Each return costs you:

  • $8 shipping

  • $5 refund

  • Lost Amazon ranking

  • Negative review

250 defective units = $3,250 in direct losses. Add the ranking drop and you’re looking at $10K+ in real damage.

And the factory? They already got paid.

What You Should Actually Do

First, stop treating AQL like a religion. It’s a tool. A bad one. But sometimes it’s all you’ve got.

Here’s what works:

  1. Set AQL 1.5 as your baseline. Not 2.5. I don’t care what the factory says. If they can’t hit 1.5%, they’re not a real factory.

  2. Hire a third-party inspector. Not the factory’s “QC team.” Not your agent’s cousin. A real inspection company that shows up without warning.

  3. Redefine your defect categories before production starts. Put it in writing. A cracked screen is Critical, not Minor. A scratch longer than 5mm is Major. Don’t leave room for interpretation.

  4. Do a pre-shipment AND a mid-production check. Catching defects at 50% completion saves you from scrapping 5,000 units later.

  5. Demand photographic evidence of every single defect found. No photos = it didn’t happen. I’ve seen factories argue with inspectors over a “scuff mark” because there was no picture.

The One Question That Matters

Here’s how you know if your factory actually cares about quality:

Ask them what their internal QC standard is.

If they say “AQL 2.5,” run. That means they’re aiming for the bare minimum you’ll accept. If they say “We aim for zero defects but measure at AQL 1.0 internally,” you might have a winner.

Good factories don’t use AQL as a finish line. They use it as a safety net.

Final Word

AQL isn’t quality control. It’s damage control.
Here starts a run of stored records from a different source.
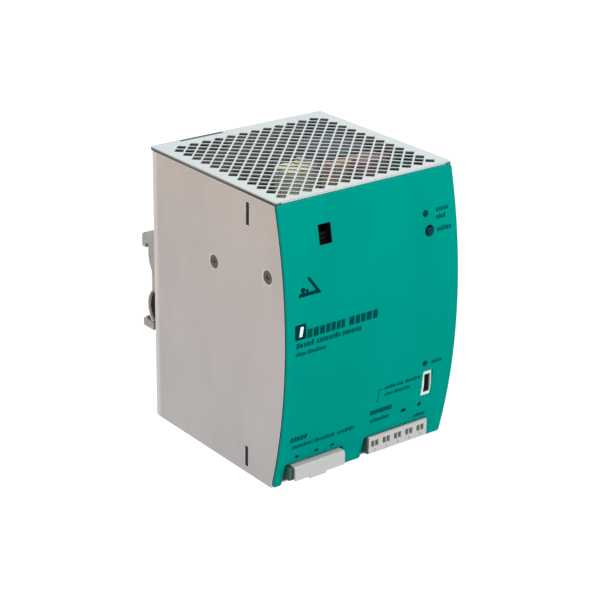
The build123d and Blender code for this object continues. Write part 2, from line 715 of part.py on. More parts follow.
def make_jumper_pins():
    """Three square pins through the well's floor."""
    return group([block(JUMPER_X - 0.32, JUMPER_X + 0.32, -3.4, BOARD_FRONT, z - 0.32, z + 0.32)
                  for z in JUMPER_PINS_Z])


def make_mode_jumper():
    """Pull-off jumper cap with its pin bores and a ribbed grip."""
    x0, x1, z0, z1 = JUMPER_WELL
    front = front_y((z0 + z1) / 2) + 0.9
    cap = block(x0 + 1.3, x1 - 0.7, front, -1.2, z0 + 1.7, z1 - 2.1)
    for z in JUMPER_PINS_Z:
        cap -= block(JUMPER_X - 0.42, JUMPER_X + 0.42, -3.6, 0, z - 0.42, z + 0.42)
    for i in range(4):
        z = z0 + 3.0 + 1.6 * i
        cap -= block(x0, x1, front - 1, front + 0.25, z, z + 0.5)
    return cap


# ---------------------------------------------------------------- terminals

PLUG_Z = (4.1, 10.3)
OUTPUT_PLUG_Z = (3.35, 10.95)
BLADE_Z = (6.0, 7.0)
PLUG_BACK = 12.6
PLUG_NECK_X = (9.0, 30.4)
PIN_Y = 10.2
CAVITY_FRONT = 2.0


def terminal_socket(x0, x1, pocket_x0, pocket_x1, poles):
    """Fixed socket behind a notch, open to the front, with its pins' bores."""
    top = TERMINAL_BOARD_Z
    body = block(x0, x1, SOCKET_FRONT, SOCKET_BACK, SOCKET_FOOT, top)
    body -= block(pocket_x0, pocket_x1, SOCKET_FRONT - 1, PLUG_BACK + 0.4, *POCKET_Z)
    for x in poles:
        body -= contact_pin(x)
    return body


def contact_pin(x):
    """Bent contact: a blade into the plug and a leg up to the terminal board."""
    z0, z1 = BLADE_Z
    blade = block(x - 0.5, x + 0.5, PIN_Y, SOCKET_BACK + 1.2, z0, z1)
    return blade + block(x - 0.5, x + 0.5, SOCKET_BACK + 0.2, SOCKET_BACK + 1.2, z0, TERMINAL_BOARD_Z)


def clamp_cage(x, half, bottom, top):
    """Metal clamp for one wire, open at its front and back."""
    cage = block(x - half, x + half, CAVITY_FRONT + 0.3, 9.6, bottom, top)
    return cage - block(x - half + 0.5, x + half - 0.5, 0, 12, bottom + 0.5, top - 0.5)


def make_input_plug():
    """Three-pole plug: hooded slab with a rounded lock tab, a neck, and a body in its socket."""
    z0, z1 = PLUG_Z
    slab = block(6.8, 32.6, -6.0, -4.9, z0, z1)
    top_front = slab.edges().filter_by(Axis.X).group_by(Axis.Z)[-1].sort_by(Axis.Y)[:1]
    slab = chamfer(top_front, 0.8)
    plug = slab + block(6.8, 32.6, -5.0, -1.4, z1 - 1.0, z1)
    plug += block(*PLUG_NECK_X, -5.0, -0.9, z0 + 0.4, z1 - 0.1)
    plug += block(7.0, 32.4, -1.0, PLUG_BACK, z0 - 0.2, z1 - 0.1)
    tab = block(14.2, 22.8, -6.1, -5.2, z0 - 0.85, z0 + 2.6)
    tab = fillet(tab.edges().filter_by(Axis.Y).group_by(Axis.Z)[-1], 1.6)
    plug += tab
    for x in INPUT_POLES:
        plug -= block(x - 2.0, x + 2.0, -2.8, -0.4, 1, z0 + 2)
        plug -= block(x - 2.6, x + 2.6, CAVITY_FRONT, PLUG_BACK + 1, z0 + 0.6, z1 - 0.8)
        plug -= block(x - 1.4, x + 1.4, -2.6, CAVITY_FRONT + 1, z0 + 1.2, z1 - 1.6)
    return plug


def make_plug_levers():
    """Dark release levers under the hood at each end of the input plug, each with a finger groove."""
    levers = []
    for x0, x1 in ((7.0, PLUG_NECK_X[0] - 0.2), (PLUG_NECK_X[1] + 0.2, 32.4)):
        lever = block(x0, x1, -4.8, -1.1, PLUG_Z[0] + 0.2, PLUG_Z[1] - 1.1)
        outer = x0 if x0 < WIDTH / 4 else x1
        levers.append(lever - block(outer - 0.8, outer + 0.8, -3.5, -2.4, 0, TERMINAL_BOARD_Z))
    return group(levers)


def make_input_clamps():
    """Wire clamps inside the input plug."""
    return group([clamp_cage(x, 2.5, PLUG_Z[0] + 0.7, PLUG_Z[1] - 0.9) for x in INPUT_POLES])


def make_output_plug():
    """Five-pole plug: two openings for each pole over a row of shallow dimples."""
    front = -4.0
    z0, z1 = OUTPUT_PLUG_Z
    plug = block(47.1, 79.2, front, -2.8, z0, z1)
    plug += block(47.6, 78.4, -2.9, PLUG_BACK, z0 + 0.2, z1 - 1.1)
    for x in OUTPUT_POLES:
        for side in (-1.1, 1.1):
            plug -= block(x + side - 0.9, x + side + 0.9, front - 1, CAVITY_FRONT + 1, z0 + 2.9, z0 + 5.8)
        plug -= block(x - 2.5, x + 2.5, CAVITY_FRONT, PLUG_BACK + 1, z0 + 1.1, z0 + 6.0)
        plug -= rod_y(x, front - 1, front + 0.3, z0 + 1.4, 0.7)
    return plug


def make_output_clamps():
    """Wire clamps inside the output plug."""
    z0 = OUTPUT_PLUG_Z[0]
    return group([clamp_cage(x, 2.4, z0 + 1.2, z0 + 5.9) for x in OUTPUT_POLES])


# ---------------------------------------------------------------- build

NODES = {
    "chassis": make_chassis,
    "top_cover": make_top_cover,
    "bottom_cover": make_bottom_cover,
    "cover_clips": make_cover_clips,
    "cover_catch": make_cover_catch,
    "front_panel": make_front_panel,
    "insulation_liner": make_insulation_liner,
    "side_screws": make_side_screws,
    "board_screws": make_board_screws,
    "rail_bracket": make_rail_bracket,
    "rail_latch": make_rail_latch,
    "latch_springs": make_latch_springs,
    "spring_buffers": make_spring_buffers,
    "spring_rivets": make_spring_rivets,
    "bracket_screws": make_bracket_screws,
    "main_pcb": make_main_pcb,
    "board_spacers": make_board_spacers,
    "heatsink": make_heatsink,
    "power_transistors": make_power_transistors,
    "transistor_clip": make_transistor_clip,
    "bridge_rectifier": make_bridge_rectifier,
    "bulk_capacitors": make_bulk_capacitors,
    "output_capacitors": make_output_capacitors,
    "input_choke_core": lambda: toroid_core(*INPUT_CHOKE),
    "input_choke_winding": lambda: toroid_winding(*INPUT_CHOKE, 0.6, 18),
    "output_choke_core": lambda: toroid_core(*OUTPUT_CHOKE),
    "output_choke_winding": lambda: toroid_winding(*OUTPUT_CHOKE, 0.7, 12),
    "transformer_core": make_transformer_core,
    "transformer_bobbin": make_transformer_bobbin,
    "transformer_tape": make_transformer_tape,
    "filter_capacitor_large": lambda: film_capacitor(57, 37.9, 43.6, 105, 118),
    "filter_capacitor_small": lambda: film_capacitor(68, 31, 37.5, 111, 119),
    "filter_capacitor_tall": lambda: film_capacitor(62, 70, 79, 86, 102),
    "varistor": make_varistor,
    "fuse": make_fuse,
    "fuse_clips": make_fuse_clips,
    "terminal_pcb": make_terminal_pcb,
    "board_connectors": make_board_connectors,
    "control_pcb": make_control_pcb,
    "control_bracket": make_board_bracket,
    "control_chips": make_control_chips,
    "overload_lamp": lambda: panel_lamp(*OVERLOAD_LED, -0.3),
    "output_lamp": lambda: panel_lamp(*OUTPUT_LED, 0.6),
    "reset_button": make_reset_button,
    "reset_switch": make_reset_switch,
    "reset_spring": make_reset_spring,
    "selector_body": make_selector_body,
    "selector_slider": make_selector_slider,
    "jumper_header": make_jumper_header,
    "jumper_pins": make_jumper_pins,
    "mode_jumper": make_mode_jumper,
    "input_header": lambda: terminal_socket(4.5, 34.2, 6.6, 32.8, INPUT_POLES),
    "input_pins": lambda: group([contact_pin(x) for x in INPUT_POLES]),
    "input_plug": make_input_plug,
    "plug_levers": make_plug_levers,
    "input_clamps": make_input_clamps,
    "output_header": lambda: terminal_socket(46.2, 80.1, 47.2, 78.8, OUTPUT_POLES),
    "output_pins": lambda: group([contact_pin(x) for x in OUTPUT_POLES]),
    "output_plug": make_output_plug,
    "output_clamps": make_output_clamps,
}

os.makedirs("parts", exist_ok=True)
for node_name, make in NODES.items():
    save(node_name, make())
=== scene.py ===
import json
import math
import random

import bmesh
import bpy
from mathutils import Matrix, Vector


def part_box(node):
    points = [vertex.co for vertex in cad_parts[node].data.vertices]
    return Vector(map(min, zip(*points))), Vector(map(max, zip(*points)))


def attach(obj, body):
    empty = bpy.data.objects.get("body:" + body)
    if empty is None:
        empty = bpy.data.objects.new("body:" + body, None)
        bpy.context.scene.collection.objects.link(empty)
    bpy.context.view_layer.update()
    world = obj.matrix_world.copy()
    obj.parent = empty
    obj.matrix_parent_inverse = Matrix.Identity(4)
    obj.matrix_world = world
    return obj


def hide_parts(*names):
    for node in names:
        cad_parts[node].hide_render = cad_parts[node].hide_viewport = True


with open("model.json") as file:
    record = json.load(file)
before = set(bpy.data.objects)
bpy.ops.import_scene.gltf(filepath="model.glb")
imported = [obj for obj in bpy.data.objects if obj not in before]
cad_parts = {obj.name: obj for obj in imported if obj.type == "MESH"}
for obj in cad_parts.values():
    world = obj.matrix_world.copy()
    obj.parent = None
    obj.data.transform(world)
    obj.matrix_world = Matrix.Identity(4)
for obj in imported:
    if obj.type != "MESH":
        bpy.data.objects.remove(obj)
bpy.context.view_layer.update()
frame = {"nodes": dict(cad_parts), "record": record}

# A rail-mounted power supply. Lengths are metres in the row frame unless a name ends in _MM.
MM = 0.001

# The case, measured from its left face, the chord of its curved front and the ground.
case_low, case_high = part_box("chassis")
top_low, top_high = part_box("top_cover")
panel_low, panel_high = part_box("front_panel")
CASE_DEPTH_MM = 87.0
BULGE_MM = 8.2
PANEL_THICK_MM = 2.2
PANEL_LIP_MM = 1.1
WALL_MM = 1.6
HEIGHT_MM = top_high.z / MM
WIDTH_MM = (case_high.x - case_low.x) / MM
LEFT = case_low.x
FRONT = case_high.y - CASE_DEPTH_MM * MM
ARC_R_MM = (HEIGHT_MM**2 / 4 + BULGE_MM**2) / (2 * BULGE_MM)
ARC_BACK_MM = ARC_R_MM - BULGE_MM

record = frame["record"]
BODY_OF = {node: body for body, nodes in record["behaviour"]["bodies"].items() for node in nodes}
SLOT_OF = {part["node"]: part["material_slot"] for part in record["subparts"]}


# ---------------------------------------------------------------- places


def place(x, y, z):
    """Row-frame point for millimetres from the case's left face, front chord and foot."""
    return Vector((LEFT + x * MM, FRONT + y * MM, z * MM))


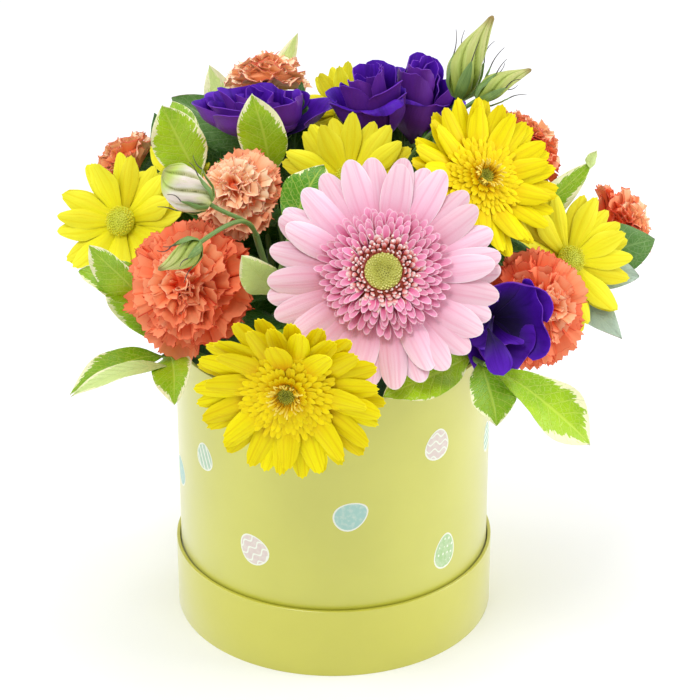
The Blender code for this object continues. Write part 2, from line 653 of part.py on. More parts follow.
def add_foam(places):
    """Round block of foam with a plain hole for each stem."""
    bm = bmesh.new()
    hub(bm, FOAM_SIDES, FOAM_RADIUS, FOAM_BASE, FOAM_TOP)
    foam = add_object("floral_foam", bm, FOAM_GREEN, 0.95, smooth=30)
    group = bpy.data.collections.new("stem_holes")
    bpy.context.scene.collection.children.link(group)
    for (x, y), radius in places:
        cutter_mesh = bmesh.new()
        wide = (radius + GAP) / math.cos(math.pi / HOLE_SIDES)
        ends = [mm(x, y, FOAM_TOP - STEM_DEPTH - GAP), mm(x, y, BODY_RIM_HEIGHT)]
        tube(cutter_mesh, ends, [wide, wide], sides=HOLE_SIDES)
        bmesh.ops.recalc_face_normals(cutter_mesh, faces=cutter_mesh.faces[:])
        mesh = bpy.data.meshes.new("stem_hole")
        cutter_mesh.to_mesh(mesh)
        cutter_mesh.free()
        cutter = bpy.data.objects.new("stem_hole", mesh)
        cutter.hide_render = True
        cutter.display_type = "WIRE"
        group.objects.link(cutter)
    holes = foam.modifiers.new("stem_holes", "BOOLEAN")
    holes.operation = "DIFFERENCE"
    holes.operand_type = "COLLECTION"
    holes.collection = group
    holes.solver = "EXACT"


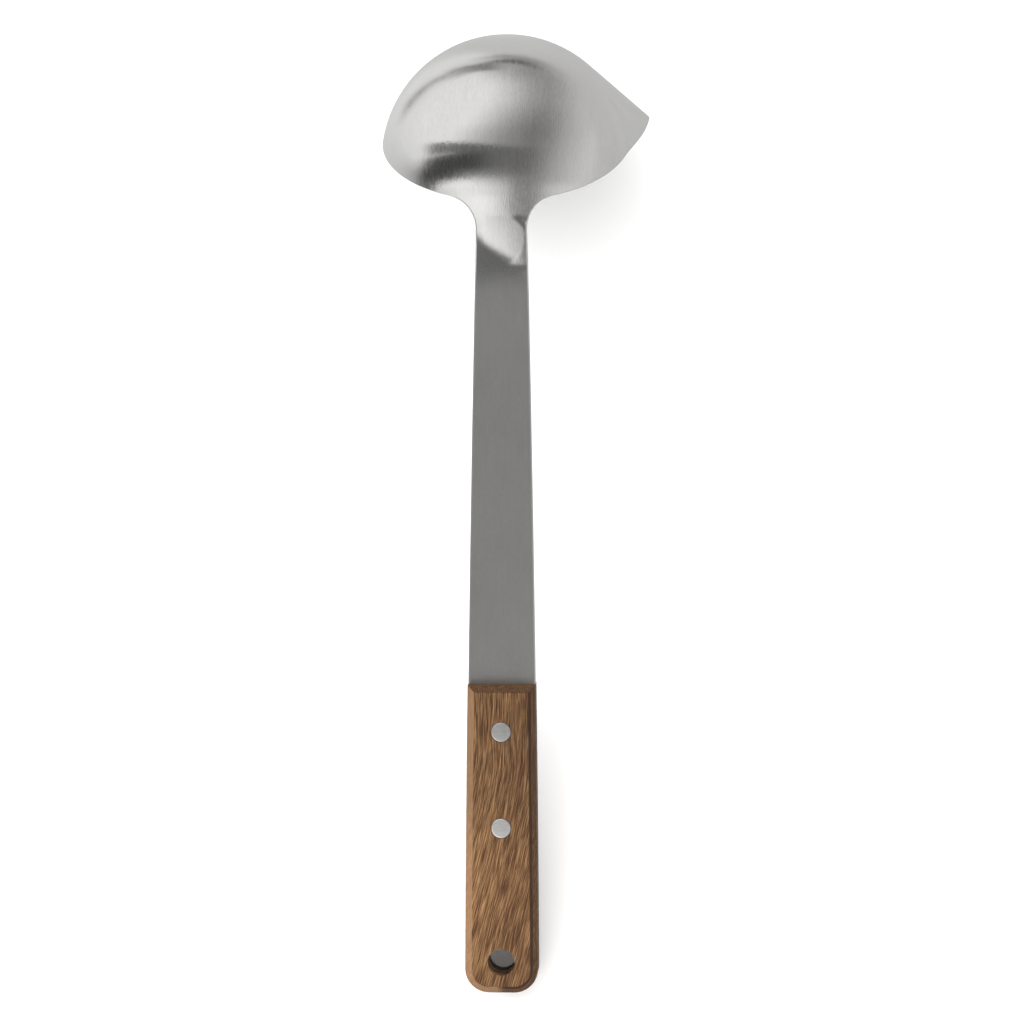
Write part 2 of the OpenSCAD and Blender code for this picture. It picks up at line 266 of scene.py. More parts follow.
# %% The strip's outline on the flat blank
TAPER_L = STRIP_L - (FILLET_V - RIM_R)
FILLET_ROWS, BEND_ROWS, HANDLE_ROWS, CORNER_ROWS = 18, 28, 16, 10
BEND_STEP = 0.65


def half_width(y):
    """Half the strip's width at a distance from its end: the taper is part straight, part bowed."""
    q = y / TAPER_L
    return BUTT_HALF - (BUTT_HALF - NECK_HALF) * (TAPER_SHARE * q + (1 - TAPER_SHARE) * q * q)


def fillet_row(share, inset):
    """Edge and middle of a row in the fillet between the rim and the neck."""
    a = (math.pi / 2 - math.radians(NECK_FROM)) * (1 - share)
    r, start = NECK_FILLET_R + inset, RIM_R - inset
    drop = 1 - math.sin(a) / math.cos(math.radians(NECK_FROM))
    return FILLET_X - r * math.cos(a), FILLET_V - r * math.sin(a), start + (FILLET_V - start) * drop


def side_row(y, inset):
    """Edge and middle of a row along the straight sides."""
    v = RIM_R + STRIP_L - y
    return half_width(y) - inset, v, v


def corner_row(share, inset):
    """Edge of a row in the round corners at the handle's end."""
    r, a = BUTT_CORNER_R - inset, share * math.pi / 2
    v = RIM_R + STRIP_L - BUTT_CORNER_R + r * math.sin(a)
    return half_width(BUTT_CORNER_R) - BUTT_CORNER_R + r * math.cos(a), v, v


BEND_END = TAPER_L - BEND_STEP * BEND_ROWS
ROWS = [(fillet_row, (i / FILLET_ROWS) ** 0.7) for i in range(1, FILLET_ROWS + 1)]
ROWS += [(side_row, TAPER_L - BEND_STEP * i) for i in range(1, BEND_ROWS + 1)]
ROWS += [(side_row, BUTT_CORNER_R + (BEND_END - BUTT_CORNER_R) * i / HANDLE_ROWS)
         for i in range(HANDLE_ROWS - 1, -1, -1)]
ROWS += [(corner_row, i / CORNER_ROWS) for i in range(1, CORNER_ROWS + 1)]
print("rows along the handle:", len(ROWS))


def row_place(sunk, row, across, inset):
    """A point of the strip by its row and its share of the width, from -1 to 1."""
    kind, share = ROWS[row - 1]
    edge_x, edge_v, middle_v = kind(share, inset)
    return strip_place(sunk, edge_x * across, middle_v + (edge_v - middle_v) * across ** 2)


# %% [markdown]
# ## One face of the sheet
# A spoon-maker would call the back and the inside of the bowl the two faces of one sheet. Each
# starts as a quarter profile that is spun round the bowl's axis, as a potter throws a dish. The
# lip is then drawn out, and the edges next to the neck are extruded row by row down the handle.
# The columns are crowded together at the lip, where the edge turns most sharply.

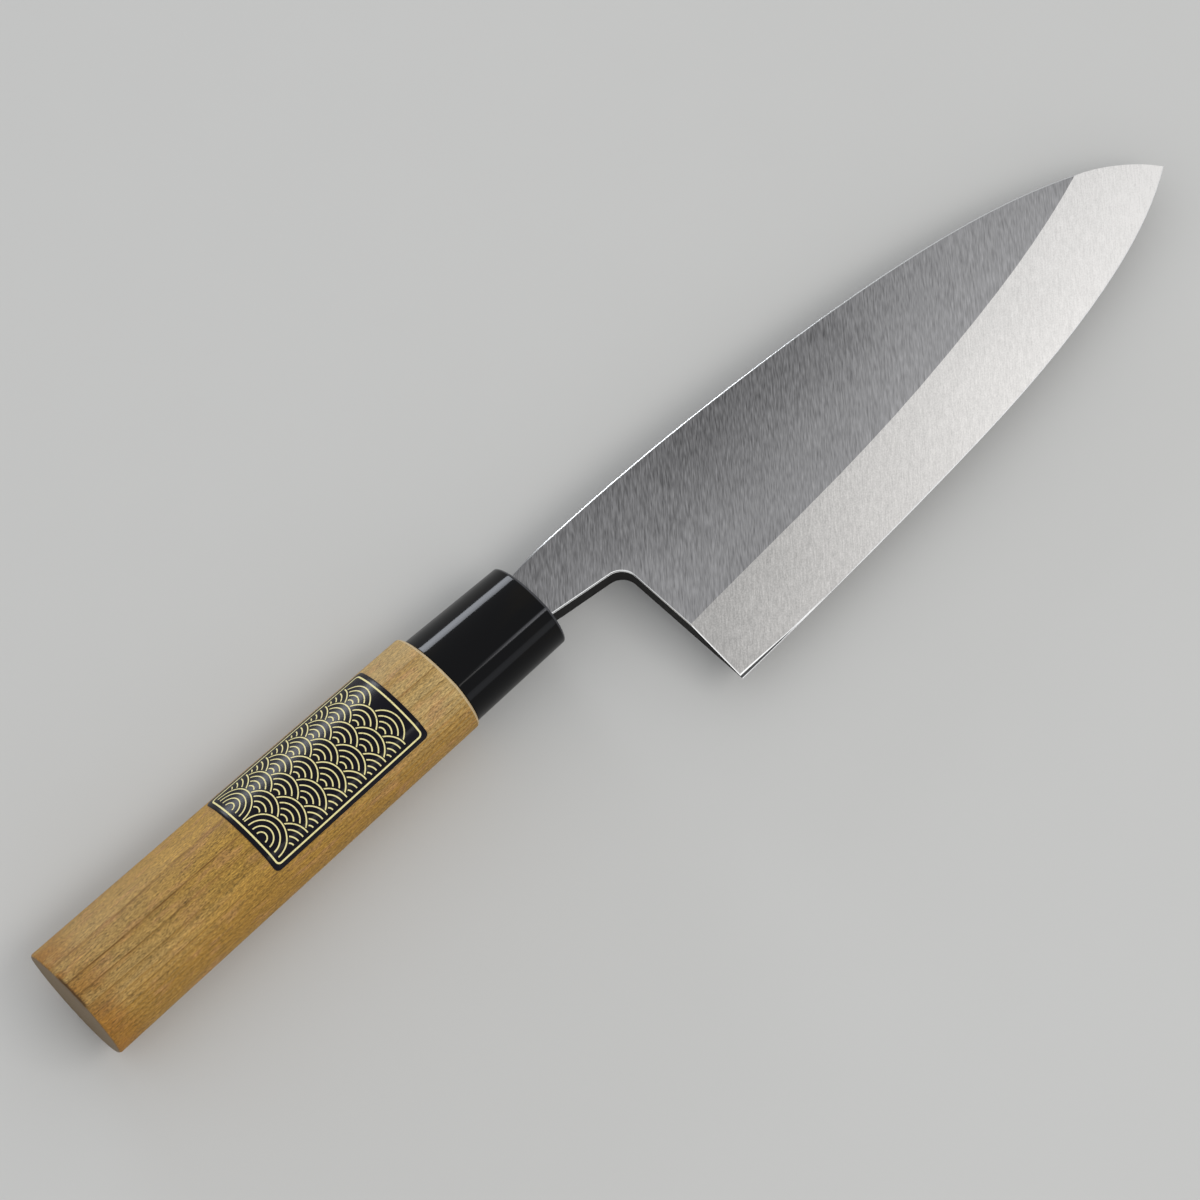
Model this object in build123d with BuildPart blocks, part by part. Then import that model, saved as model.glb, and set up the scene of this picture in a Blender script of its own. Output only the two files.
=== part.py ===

You’re not preventing defects. You’re just counting how many you’re willing to eat. If that sounds insane, it’s because it is. But it’s also the system we’re stuck with until you get big enough to demand 100% inspection or smart enough to work with factories that actually give a damn.

Until then?

Set your AQL tight. Hire a real inspector. And remember: every “passed” shipment is just a batch of problems you haven’t found yet.